Wheaton updated his valuation model for Serica last week and also looked closely at the emissions trajectory. “Carbon intensity on both absolute and per-boe basis is likely to fall significantly from here, we think, through ongoing investment in electrification to reduce emissions from power generation, which are the largest source of emissions, especially on the Bruce platform,” he says.

Beyond the cost, there are technical challenges involved in hooking platforms up to mains power or renewables. "The first is ensuring an uninterrupted supply of power to the assets when using variable renewable generation technology," said Nicholas Skeen from energy consultancy DNV last year. "The second is retrofitting brownfield installations to receive power from subsea cables which would need to be transformed to the appropriate levels used onboard." 

Skeen pointed to Norwegian projects where the intermittancy issue had been solved by maintaining a mix of energy sources. Equinor (NO:EQNR) says its Snorre and Gullfaks fields are one-third powered by a new floating wind array that cost around £560mn.

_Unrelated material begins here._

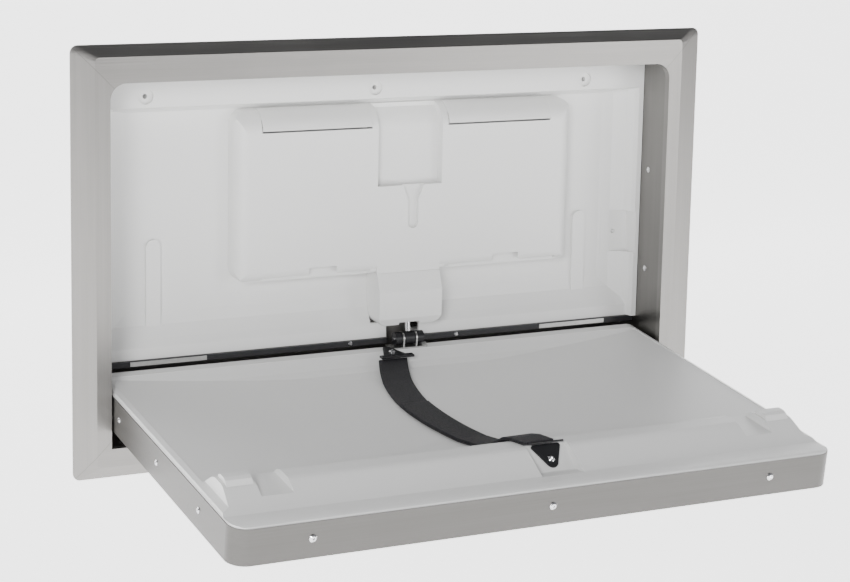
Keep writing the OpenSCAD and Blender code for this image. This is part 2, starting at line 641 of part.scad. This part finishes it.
// strap run seen from above: it bows to the left between its anchors
function strap_x(s) = let (t = (s + 30) / (ridge_s + 40))
    anchor_x - 42 * sin(180 * pow(t, 0.9)) + (niche_x - 2 - anchor_x) * pow(t, 3);
module strap_plan_2d(w, s0, s1) polygon(concat(
    [for (i = [0:16]) let (s = s0 + (s1 - s0) * i / 16) [strap_x(s) - w / 2, -s]],
    [for (i = [16:-1:0]) let (s = s0 + (s1 - s0) * i / 16) [strap_x(s) + w / 2, -s]]));

module strap_run(lift, w, s0, s1) bed_frame() intersection() {
    out_along(-120, 160) strap_side_2d(lift, strap_t, s0, s1);
    linear_extrude(120) strap_plan_2d(w, s0, s1);
}

module strap_lower() color([0.1, 0.1, 0.12]) strap_run(0, strap_w, -16, ridge_s - 3);
module strap_upper() color([0.1, 0.1, 0.12]) strap_run(strap_t + 0.2, strap_w - 2, 120, ridge_s - 3);

module rear_anchor() color([0.1, 0.1, 0.1]) bed_frame() difference() {
    translate([anchor_x, 0, rear_h + 0.05]) linear_extrude(2) hull() {
        translate([-12, 26]) circle(4);
        translate([12, 26]) circle(4);
        translate([0, 50]) circle(6);
    }
    translate([anchor_x, 34, 0]) cylinder(r = 2.1, h = 60);
}

module rear_anchor_screw() color("gainsboro") bed_frame()
    translate([anchor_x, 34, rear_h + 2.1]) button_screw(4.5, 2, 10);

module wire_loop(w, d, r) difference() {
    translate([-w / 2, -d / 2, 0]) cube([w, d, 2 * r]);
    translate([-w / 2 + 2 * r, -d / 2 + 2 * r, -1]) cube([w - 4 * r, d - 4 * r, 2 * r + 2]);
}
module rear_loop() color([0.1, 0.1, 0.1]) bed_frame()
    translate([anchor_x, 17, rear_h + 0.6]) wire_loop(strap_w + 6, 9, 1.4);

// the niche's sloping floor: its zero point is at the top of the slope
niche_a = atan(22.5 / 34);
module niche_frame() translate([niche_x, -ridge_s + 5, ridge_h - 1.5]) rotate([niche_a, 0, 0]) children();

module front_anchor() color([0.1, 0.1, 0.1]) bed_frame() niche_frame() translate([0, 0, 0.2])
    difference() {
        linear_extrude(2) hull() {
            translate([-17, -4.5]) circle(3.5);
            translate([17, -4.5]) circle(3.5);
            translate([0, -28]) circle(8);
        }
        translate([0, -24, -5]) cylinder(r = 2.1, h = 20);
    }

module front_anchor_screw() color("gainsboro") bed_frame() niche_frame()
    translate([0, -24, 2.25]) button_screw(4.7, 1.8, 9);

module front_loop() color([0.1, 0.1, 0.1]) bed_frame()
    translate([niche_x - strap_w / 2 - 3, -ridge_s + 1, ridge_h + strap_t + 0.8]) rotate([90, 0, 90])
        cylinder(r = 1.4, h = strap_w + 6);

trim_frame();
edge_seal();
recess_left();
recess_right();
recess_top();
recess_bottom();
recess_back();
side_wall_screws();
back_unit();
dispenser_housing();
left_liner_door();
right_liner_door();
left_door_pin();
right_door_pin();
cylinder_cover();
gas_cylinder();
cylinder_rod();
cylinder_bracket();
rest_strip();
strip_ends();
strip_rivets();
pivot_pins();
bed_pan();
bed_top();
front_screws();
left_screws();
right_screws();
bed_bracket();
clevis_fork();
clevis_pin();
clevis_cap();
rear_anchor();
rear_anchor_screw();
rear_loop();
front_anchor();
front_anchor_screw();
front_loop();
strap_lower();
strap_upper();
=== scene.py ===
import math

import bmesh
import bpy
from mathutils import Matrix, Vector


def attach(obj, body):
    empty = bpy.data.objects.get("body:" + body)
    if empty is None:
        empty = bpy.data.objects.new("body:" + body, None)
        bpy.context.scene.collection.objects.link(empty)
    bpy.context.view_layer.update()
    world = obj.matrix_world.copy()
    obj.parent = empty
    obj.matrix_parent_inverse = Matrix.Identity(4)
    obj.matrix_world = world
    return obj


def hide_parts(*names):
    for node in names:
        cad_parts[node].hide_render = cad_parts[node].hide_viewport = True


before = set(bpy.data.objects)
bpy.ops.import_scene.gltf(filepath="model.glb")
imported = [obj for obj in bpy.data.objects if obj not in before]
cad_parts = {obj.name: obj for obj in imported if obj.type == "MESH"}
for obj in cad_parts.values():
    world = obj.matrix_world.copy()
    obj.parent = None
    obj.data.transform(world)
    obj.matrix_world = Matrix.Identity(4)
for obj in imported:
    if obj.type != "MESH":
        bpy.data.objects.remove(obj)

bl_info = {
    "name": "Fold-down changing table",
    "version": (1, 0, 0),
    "blender": (4, 5, 0),
    "location": "View3D > Sidebar > Changing table",
    "description": "Finishes, webbing strap and stage for a recessed fold-down changing table",
    "category": "Object",
}

PIVOT = Vector((0.0, 0.0, -0.204))
DROOP = math.radians(7.0)


def on_bed(x, s, h):
    """A point in the bed's own frame, x across, s out from the pivot and h up, as a point in the row frame."""
    c, n = math.cos(DROOP), math.sin(DROOP)
    return PIVOT + Vector((x, -s * c - h * n, -s * n + h * c))


# ---------- shader helpers ----------


class Wire:
    """A shader socket that can be used in sums: each operator adds the Math node that works it out."""

    def __init__(self, shop, socket):
        self.shop, self.socket = shop, socket

    def _math(self, op, *others):
        values = {i: v for i, v in enumerate((self,) + others)}
        return self.shop.node("ShaderNodeMath", {"operation": op}, values)

    def __add__(self, other):
        return self._math("ADD", other)

    def __radd__(self, other):
        return self._math("ADD", other)

    def __sub__(self, other):
        return self._math("SUBTRACT", other)

    def __mul__(self, other):
        return self._math("MULTIPLY", other)

    def __rmul__(self, other):
        return self._math("MULTIPLY", other)

    def __truediv__(self, other):
        return self._math("DIVIDE", other)

    def absolute(self):
        return self._math("ABSOLUTE")

    def sine(self):
        return self._math("SINE")

    def over(self, other):
        return self._math("GREATER_THAN", other)

    def power(self, other):
        return self._math("POWER", other)

    def ramp(self, low, high, to_low=0.0, to_high=1.0):
        return self.shop.node(
            "ShaderNodeMapRange",
            {"clamp": True},
            {"Value": self, "From Min": low, "From Max": high, "To Min": to_low, "To Max": to_high},
        )

    def mix(self, a, b):
        """Colour a where this is 0 and colour b where it is 1."""
        return self.shop.node(
            "ShaderNodeMix", {"data_type": "RGBA", "clamp_factor": True}, {0: self, 6: a, 7: b}, out=2
        )


class Shop:
    """One procedural material: node() adds any shader node, and the rest are short names for common ones."""

    def __init__(self, name):
        self.material = bpy.data.materials.new(name)
        self.material.use_nodes = True
        self.tree = self.material.node_tree
        self.surface = self.tree.nodes["Principled BSDF"]

    def node(self, kind, settings=None, inputs=None, out=0):
        made = self.tree.nodes.new(kind)
        for key, value in (settings or {}).items():
            setattr(made, key, value)
        for key, value in (inputs or {}).items():
            self.feed(made.inputs[key], value)
        return Wire(self, made.outputs[out])

    def feed(self, socket, value):
        if isinstance(value, Wire):
            self.tree.links.new(value.socket, socket)
        else:
            socket.default_value = value

    def set(self, **inputs):
        for key, value in inputs.items():
            self.feed(self.surface.inputs[key.replace("_", " ")], value)

    def place(self):
        """Object coordinates as three wires, and as one vector."""
        whole = self.node("ShaderNodeTexCoord", out=3)
        split = self.tree.nodes.new("ShaderNodeSeparateXYZ")
        self.feed(split.inputs[0], whole)
        return [Wire(self, o) for o in split.outputs], whole

    def vector(self, x, y, z):
        return self.node("ShaderNodeCombineXYZ", None, {0: x, 1: y, 2: z})

    def noise(self, where, scale, detail=3.0, rough=0.55):
        return self.node(
            "ShaderNodeTexNoise", None, {"Vector": where, "Scale": scale, "Detail": detail, "Roughness": rough}
        )

    def bump(self, height, strength, distance):
        self.set(Normal=self.node("ShaderNodeBump", None, {"Strength": strength, "Distance": distance, "Height": height}))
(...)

Equinor is also developing the major Rosebank field in the North Sea, but has talked of electrification as a potential add-on rather than an integral part of the plan. The company will, however, spend £80mn on "modifications to support future electrification" of the field's second-hand floating production, storage and offloading vessel, and has said electrification is "technically feasible". 

Overall, though, the technology is still up in the air. Even Equinor says so. The shift will happen when the "technology is qualified and matured [and] viability is confirmed", the company said. Another two west-of-Shetland fields could then be electrified alongside Rosebank, BP's (BP.) Clair field and Ithaca Energy's (ITH) Cambo. This would knock out significant North Sea emissions, although the impact would be limited without renewable energy feeding into the underwater cables.